Mottram's politics strained the already tense relationship he had with the British tennis establishment, who were reportedly angry when he wrote a letter supporting Margaret Thatcher in her battles with the trades unions and signed it "on behalf of the Davis Cup team". He subsequently formed a songwriting partnership with the black entertainer Kenny Lynch, writing the song "Average Man".
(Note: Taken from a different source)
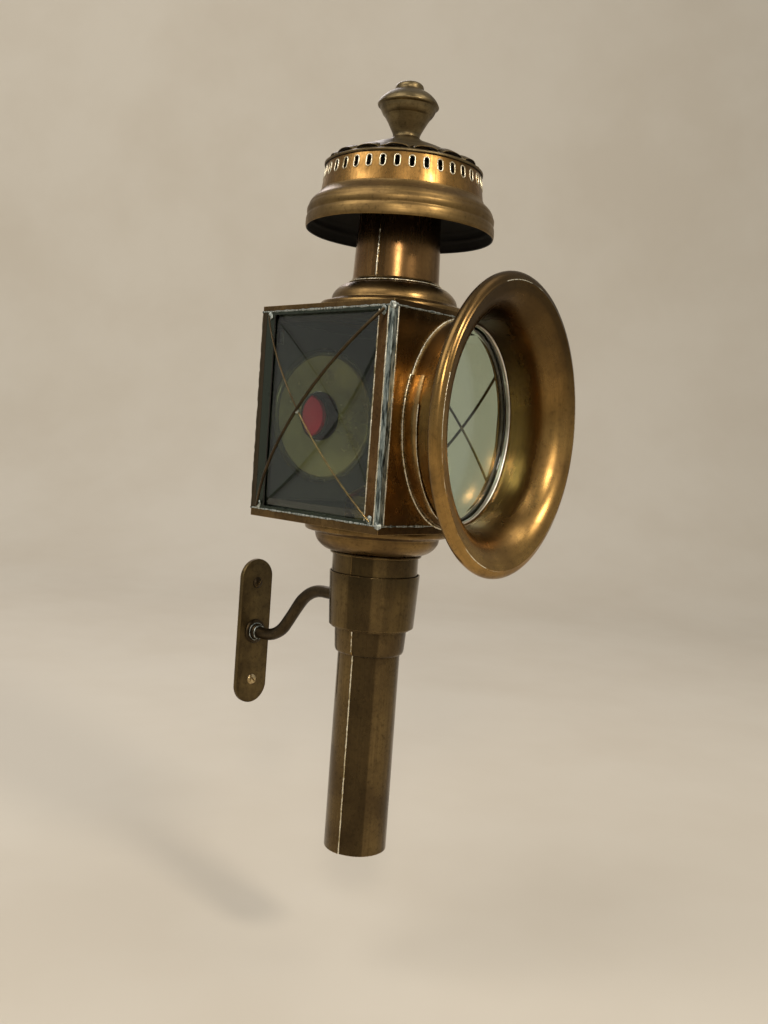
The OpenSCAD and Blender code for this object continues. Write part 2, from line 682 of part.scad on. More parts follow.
function flue_r(z) = flue_r0 + (flue_r1 - flue_r0) * (z - body_top_z) / flue_h;
flue_top_z = body_top_z + flue_h;

module chimney_neck() color(brass) on_axis() cone_tube(flue_r0, flue_r1, body_top_z, flue_top_z, flue_t);

// the stays are cut to the slopes of the neck and of the gallery
stay_z = flue_top_z - stay_h - 0.2;
module cap_stays() color(dark_brass) on_axis() difference() {
    intersection() {
        for (i = [0:stay_count - 1]) rotate([0, 0, 90 + i * 360 / stay_count])
            translate([flue_r1 - 1, -stay_t / 2, stay_z]) cube([gallery_r0, stay_t, stay_h]);
        translate([0, 0, gallery_z])
            cylinder(r1 = gallery_r0 - cap_t - snug, r2 = gallery_r1 - cap_t - snug, h = gallery_h);
    }
    translate([0, 0, body_top_z]) cylinder(r1 = flue_r0 + snug, r2 = flue_r1 + snug, h = flue_h);
}

// the skirt's outline: a plain band, a groove, a second band and a rounded shoulder
skirt_line = [[skirt_r - 0.4, 0], [skirt_r, 0.05 * skirt_h], [skirt_r + 0.1, 0.14 * skirt_h],
    [skirt_r - 0.1, 0.27 * skirt_h], [skirt_r - 0.7, 0.34 * skirt_h], [skirt_r - 0.4, 0.41 * skirt_h],
    [skirt_r - 0.4, 0.51 * skirt_h], [skirt_r - 1.2, 0.6 * skirt_h], [skirt_r - 1.6, 0.66 * skirt_h],
    [skirt_r - 2.9, 0.75 * skirt_h], [gallery_r0 + 3.5, 0.82 * skirt_h],
    [gallery_r0 + 1.9, 0.89 * skirt_h], [gallery_r0 + 0.7, 0.96 * skirt_h],
    [gallery_r0 + 0.4, skirt_h]];
module cap_skirt() color(brass) on_axis() translate([0, 0, cap_z]) turned(concat(skirt_line,
    [[gallery_r0 - cap_t, skirt_h]],
    [for (i = [len(skirt_line) - 2:-1:0])
        [skirt_line[i][0] - 1.4 * cap_t, max(skirt_line[i][1] - cap_t / 2, 0)]]));

module gallery_slot() translate([gallery_r1 - cap_t - 3, 0, 0]) rotate([90, 0, 90])
    linear_extrude(gallery_r0 - gallery_r1 + cap_t + 6) {
    translate([-slot_w / 2, -(slot_h - slot_w) / 2]) square([slot_w, slot_h - slot_w]);
    for (s = [-1, 1]) translate([0, s * (slot_h - slot_w) / 2]) circle(d = slot_w);
}

slot_top = 2.7;
module gallery() color(brass) on_axis() difference() {
    cone_tube(gallery_r0, gallery_r1, gallery_z, roof_z, cap_t);
    for (i = [0:slot_count - 1]) rotate([0, 0, i * 360 / slot_count])
        translate([0, 0, roof_z - slot_top - slot_h / 2]) gallery_slot();
}

roof_rim_r = gallery_r1 + 0.7;
roof_top_r = 8.2;
roof_line = concat([[roof_rim_r, 0], [roof_rim_r, 0.045 * roof_h]],
    [for (p = [[0.89, 0.165], [0.69, 0.385], [0.39, 0.65], [0.1, 0.875]])
        [roof_top_r + p[0] * (roof_rim_r - roof_top_r), p[1] * roof_h]],
    [[roof_top_r, roof_h]]);
module roof() color(old_brass) on_axis() translate([0, 0, roof_z]) difference() {
    turned(concat(roof_line, [[stud_d / 2 + snug, roof_h], [stud_d / 2 + snug, roof_h - cap_t]],
        [for (i = [len(roof_line) - 1:-1:2]) roof_line[i] - [cap_t / 2, cap_t]],
        [[gallery_r1 - cap_t, 0]]));
    // each vent is a half moon whose straight side lies along the rim
    for (i = [0:vent_count - 1]) rotate([0, 0, (i + 0.5) * 360 / vent_count]) intersection() {
        translate([roof_rim_r - 2.8, 0, -cut]) cylinder(r = vent_r, h = roof_h);
        translate([roof_rim_r - 2.8 - 2 * vent_r, -vent_r - cut, -cut])
            cube([2 * vent_r, 2 * vent_r + 2 * cut, roof_h]);
    }
}

baffle_z = roof_z + 0.38 * roof_h;
baffle_drop = 7.5;
module smoke_baffle() color("dimgray") on_axis() translate([0, 0, baffle_z]) turned([
    [stud_d / 2 + snug, 0], [1.33 * stud_d, 0], [baffle_r, -baffle_drop],
    [baffle_r, -baffle_drop + cap_t], [1.33 * stud_d, cap_t], [stud_d / 2 + snug, cap_t]]);

module baffle_spacer() color(old_brass) on_axis() cone_tube(stud_d / 2 + 1.6, stud_d / 2 + 1.6,
    baffle_z + cap_t, finial_z - cap_t, 1.6 - snug);

nut_h = 0.67 * stud_d;
module baffle_nut() color(old_brass) on_axis() translate([0, 0, baffle_z - nut_h]) difference() {
    cylinder(d = 1.9 * stud_d, h = nut_h, $fn = 6);
    translate([0, 0, -cut]) cylinder(d = stud_d + 2 * run_fit, h = nut_h + 2 * cut);
}

// the finial's outline, as shares of its flange's radius and of its height
finial_line = [[0.445, 0], [0.44, 0.045], [0.466, 0.095], [0.53, 0.166], [0.603, 0.243], [0.683, 0.32],
    [0.746, 0.377], [0.767, 0.389], [0.804, 0.412], [0.857, 0.457], [0.894, 0.504], [0.915, 0.54],
    [0.974, 0.558], [1, 0.582], [0.984, 0.605], [0.937, 0.653], [0.862, 0.7], [0.757, 0.751],
    [0.635, 0.795], [0.534, 0.825], [0.487, 0.84], [0.471, 0.861], [0.471, 0.896], [0.45, 0.932],
    [0.392, 0.964], [0.296, 0.985], [0.159, 0.997], [0, 1]];
module finial() color(old_brass) on_axis() {
    translate([0, 0, finial_z])
        turned(concat([[0, 0]], [for (p = finial_line) [p[0] * finial_r, p[1] * finial_h]]));
    translate([0, 0, baffle_z - nut_h - 1]) cylinder(d = stud_d, h = finial_z - baffle_z + nut_h + 2);
}

// Candle tube and nozzle

module candle_tube() color(brass) on_axis() cone_tube(tube_r, tube_r, tube_bottom_z, tube_top_z, tube_t);

collar_top_z = sleeve_top_z - 1.2;
collar_low_z = sleeve_z - collar_show;
module tube_collar() color(brass) on_axis() turned([
    [tube_r + snug, collar_low_z], [tube_r + 0.9, collar_low_z], [collar_r - 1.1, collar_low_z + 1.1],
    [collar_r - 0.7, collar_low_z + 2.6], [collar_r, sleeve_z - socket_drop - 1], [collar_r, collar_top_z],
    [tube_r + snug, collar_top_z], [tube_r + snug, collar_top_z - collar_t],
    [collar_r - collar_t, collar_top_z - collar_t], [collar_r - collar_t, sleeve_z - 2],
    [collar_r - 0.7 - collar_t, collar_low_z + 3], [tube_r + snug, collar_low_z + collar_t]]);

module tube_end() color(old_brass) on_axis() translate([0, 0, tube_bottom_z + 0.8])
    cylinder(r = tube_r - tube_t - snug, h = disc_t);

nozzle_in_r = tube_r + 0.2;
nozzle_out_r = nozzle_in_r + nozzle_t;
nozzle_z0 = tube_top_z - nozzle_skirt;
pin_z = tube_top_z - nozzle_skirt / 2;
nozzle_slope = nozzle_cone_h / (nozzle_out_r - nozzle_hole_r);
// height where the nozzle's cone starts, and how thick the cone is from top to bottom
cone_z = tube_top_z + 1;
cone_t = 1.2 * nozzle_t;

module tube_pins() color(old_brass) on_axis() for (a = [0, 180]) rotate([0, 0, a])
    translate([tube_r, 0, pin_z]) rotate([0, 90, 0]) cylinder(r = pin_r, h = nozzle_t + 0.4);

// each slot leads up from the skirt's edge and then round to the pin
module bayonet_slot() {
    h = 2 * pin_r + 2 * seat;
    w = asin(h / nozzle_out_r);
    rotate([0, 0, -bayonet_turn - w / 2]) rotate_extrude(angle = bayonet_turn + w)
        translate([nozzle_in_r - cut, pin_z - h / 2]) square([nozzle_t + 2 * cut, h]);
    rotate([0, 0, -bayonet_turn]) translate([nozzle_in_r - cut, -h / 2, nozzle_z0 - cut])
        cube([nozzle_t + 2 * cut, h, pin_z - nozzle_z0 + cut]);
}

module nozzle() color(brass) on_axis() difference() {
    cone_tube(nozzle_out_r, nozzle_out_r, nozzle_z0, cone_z, nozzle_t);
    for (a = [0, 180]) rotate([0, 0, a]) bayonet_slot();
}

// the cone is soldered on the nozzle's skirt, and the candle's shoulder presses up into it
module nozzle_cone() color(brass) on_axis() turned([
    [nozzle_out_r - cone_t / nozzle_slope, cone_z], [nozzle_out_r, cone_z],
    [nozzle_hole_r, cone_z + nozzle_cone_h], [nozzle_hole_r, cone_z + nozzle_cone_h - cone_t]]);

// Candle, follower and spring

candle_gap = 3 * seat;
shoulder_z = cone_z + nozzle_slope * (nozzle_out_r - candle_r) - cone_t - candle_gap;
candle_top_r = nozzle_hole_r - 1;
candle_top_z = shoulder_z + nozzle_slope * (candle_r - candle_top_r);
candle_z = candle_top_z - candle_len;
module candle() color("ivory") on_axis() turned([
    [0, candle_z], [candle_r, candle_z], [candle_r, shoulder_z],
    [candle_top_r, candle_top_z], [2.5, candle_top_z - 1], [0, candle_top_z - 1]]);

module wick() color("dimgray") on_axis() translate([0, 0, candle_top_z - 1])
    cylinder(r1 = 1, r2 = 0.8, h = wick_len + 1);

follower_r = tube_r - tube_t - 0.6;
module candle_follower() color(old_brass) on_axis() turned([
    [0, candle_z - disc_t], [follower_r - 0.8, candle_z - disc_t],
    [follower_r - 0.8, candle_z - follower_h], [follower_r, candle_z - follower_h],
    [follower_r, candle_z], [0, candle_z]]);

// the spring is one wire: a closed curl at each end and even curls between, from the end disc
// up to the follower, with 8 rings a curl and 6 sides
spring_r = follower_r - 0.8 - spring_wire_r - 1;
spring_z0 = tube_bottom_z + 0.8 + disc_t + spring_wire_r + seat;
spring_z1 = candle_z - disc_t - spring_wire_r - seat;
close_pitch = 2 * spring_wire_r + 0.6;
open_pitch = (spring_z1 - spring_z0 - 2 * close_pitch) / (spring_curls - 2);
function spring_h(turn) = turn <= 1 ? close_pitch * turn
    : turn >= spring_curls - 1 ? spring_z1 - spring_z0 - close_pitch * (spring_curls - turn)
    : close_pitch + open_pitch * (turn - 1);
function spring_at(turn) =
    [spring_r * cos(360 * turn), spring_r * sin(360 * turn), spring_z0 + spring_h(turn)];
spring_rings = 8 * spring_curls;
spring_sides = 6;

module candle_spring() color("slategray") on_axis() {
    points = [for (k = [0:spring_rings], s = [0:spring_sides - 1])
        let (turn = k / 8, a = 360 * s / spring_sides)
        spring_at(turn) + spring_wire_r * [cos(a) * cos(360 * turn), cos(a) * sin(360 * turn), sin(a)]];
    walls = [for (k = [0:spring_rings - 1], s = [0:spring_sides - 1]) each
        let (s2 = (s + 1) % spring_sides, p = k * spring_sides, q = p + spring_sides)
        [[p + s, p + s2, q + s2], [p + s, q + s2, q + s]]];
    last = spring_rings * spring_sides;
    ends = [for (s = [1:spring_sides - 2]) each [[0, s + 1, s], [last, last + s, last + s + 1]]];
    polyhedron(points, concat(walls, ends));
}

// least gap between one curl and the next, over the spring's points
spring_gap = min([for (k = [0:spring_rings - 8]) norm(spring_at(k / 8 + 1) - spring_at(k / 8))])
    - 2 * spring_wire_r;
echo(least_gap_between_curls = spring_gap);

wall_plate();
rod_washer();
bracket_rod();
bracket_sleeve();
socket();
bottom_dome();
bottom_plate();
top_plate();
corner_posts();
front_plate();
bell();
neck_band();
glass_seat();
front_glass();
front_bezel();
left_frame();
left_glass();
left_guard();
right_frame();
right_glass();
right_guard();
door_frame();
door_panel();
reflector();
lens_tube();
red_lens();
lens_bezel();
door_knob();
door_clip();
body_hinges();
door_hinges();
hinge_pins();
chimney_foot();
chimney_neck();
cap_stays();
cap_skirt();
gallery();
roof();
smoke_baffle();
baffle_spacer();
baffle_nut();
finial();
candle_tube();
tube_collar();
tube_end();
tube_pins();
nozzle();
nozzle_cone();
candle();
wick();
candle_follower();
candle_spring();
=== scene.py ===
import math
import random
from math import cos, radians, sin, tau

import bmesh
import bpy
from bmesh.types import BMEdge, BMFace, BMVert
from mathutils import Matrix, Vector, noise


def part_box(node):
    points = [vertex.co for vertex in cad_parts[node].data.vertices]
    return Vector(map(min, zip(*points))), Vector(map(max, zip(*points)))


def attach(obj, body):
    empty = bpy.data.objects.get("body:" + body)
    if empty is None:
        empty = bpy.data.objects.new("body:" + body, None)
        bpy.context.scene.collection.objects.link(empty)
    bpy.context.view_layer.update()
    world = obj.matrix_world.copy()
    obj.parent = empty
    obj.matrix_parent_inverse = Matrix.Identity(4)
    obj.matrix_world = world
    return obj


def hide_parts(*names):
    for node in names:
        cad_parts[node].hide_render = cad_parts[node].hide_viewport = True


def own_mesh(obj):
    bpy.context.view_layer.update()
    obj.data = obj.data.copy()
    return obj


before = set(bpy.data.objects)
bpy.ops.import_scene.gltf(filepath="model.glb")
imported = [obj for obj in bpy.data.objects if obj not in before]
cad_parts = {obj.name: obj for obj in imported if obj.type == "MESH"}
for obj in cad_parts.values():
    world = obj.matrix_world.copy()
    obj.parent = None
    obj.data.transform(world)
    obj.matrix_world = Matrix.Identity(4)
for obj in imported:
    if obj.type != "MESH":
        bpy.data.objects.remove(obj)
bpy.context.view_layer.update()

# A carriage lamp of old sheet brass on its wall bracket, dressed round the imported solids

# Sizes in millimetres, the same as in the solids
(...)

In November 2008, Mottram was expelled from the UK Independence Party (UKIP) after attempting to broker an electoral pact with the British National Party. UKIP leader Nigel Farage said there were "no circumstances whatsoever" in which UKIP would do a deal with the BNP, declaring his party to be non-racist.